Four years ago, we said of Senate Bill 3, the 2017 effort to suppress the vote of college students, among others, that it was “ill-conceived, both in intent and process, and would serve only to intimidate and disenfranchise those unsure of their voting status. Basically, the law does nothing to tighten the state’s same-day registration process that [Gov. Chris] Sununu claims is problematic. It allows voters without proof of residency to cast ballots, just as they now can. But it does threaten them with being tracked down by the police and facing a $5,000 civil fine if elections officials think they didn’t comply with the residency requirements. Given that many of the students from out of state who attend college here — the core targets of the bill — are probably unsure of their voting rights and the state’s procedures, the prospect of a police visit and $5,000 fine could easily dissuade many from even bothering to exercise this basic civil right.”

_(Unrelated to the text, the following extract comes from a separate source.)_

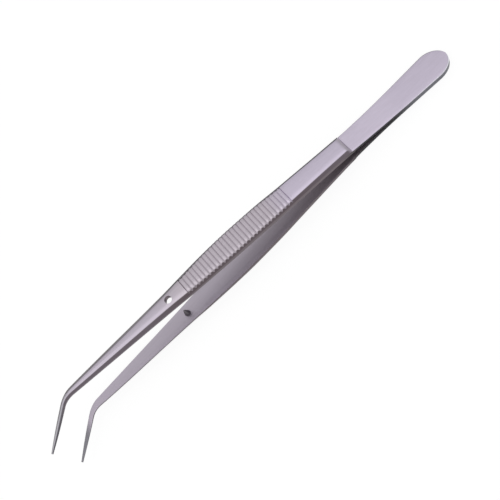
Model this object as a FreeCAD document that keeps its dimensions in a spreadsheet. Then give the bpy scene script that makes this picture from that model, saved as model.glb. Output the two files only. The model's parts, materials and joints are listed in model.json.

We are not legal scholars, but it was apparent from the start the legislation was intentionally difficult to read, filled with threats of extreme penalties, and aimed directly at those who would be least likely to understand their voting rights under state law.
So we’ll take no bows that the N.H. Supreme Court, in a 4-0 ruling issued July 2 — Chief Justice Gordon MacDonald abstained, since as the state’s attorney general, he argued the case for the state before the court — said exactly that in overturning the law on constitutional grounds.
“SB3 must be stricken in its entirety,” the court ruled, saying it “imposes unreasonable hurdles on the right to vote” and “that the State failed to carry its burden to demonstrate that SB 3 is substantially related to an important governmental objective.”
That’s about as complete a judicial smackdown as can be handed down. It says not only does the law significantly harm potential voters, but it does so without remotely achieving its supposed goal of “tightening” the state’s voting process.
The idea that the state’s same-day voter registration process “could” leave our elections open to voter fraud has always been a laughable one. To believe that enough people would be willing to risk years in prison, each casting a single vote, to swing an election is ridiculous. Yet it’s persisted among conservatives since the state’s political makeup started shifting from deep red to purple.
Sununu has been one of its prime advocates. As a candidate, he told a Boston radio station it was common knowledge that busloads of Bay Staters would regularly travel to New Hampshire to cast illegal votes on election days, a claim he quickly retreated from once Secretary of State Bill Gardner called it nonsense. Sununu nevertheless has continued to insist our state’s voting laws need “securing” — GOP-speak for “protecting from liberal voters.”
Those are voters such as the thousands of college students who live here at least nine months a year, but who come from other states. They tend to vote more for Democrats, and so have been targeted by Republican lawmakers for decades. You might recall Sununu famously saying, “I will never do anything to suppress the student vote,” before doing exactly that by signing House Bill 1264 in 2018. What went unsaid at the time was that he had already done far worse in signing SB3 the previous year.
Now that that law has been undone in a ruling that, we hope, is clear enough to dissuade lawmakers from attempting the same ploy — of creating an indecipherable, ominous-sounding barrier to keep eligible voters from registering — perhaps the state can move onto efforts that might really secure its elections.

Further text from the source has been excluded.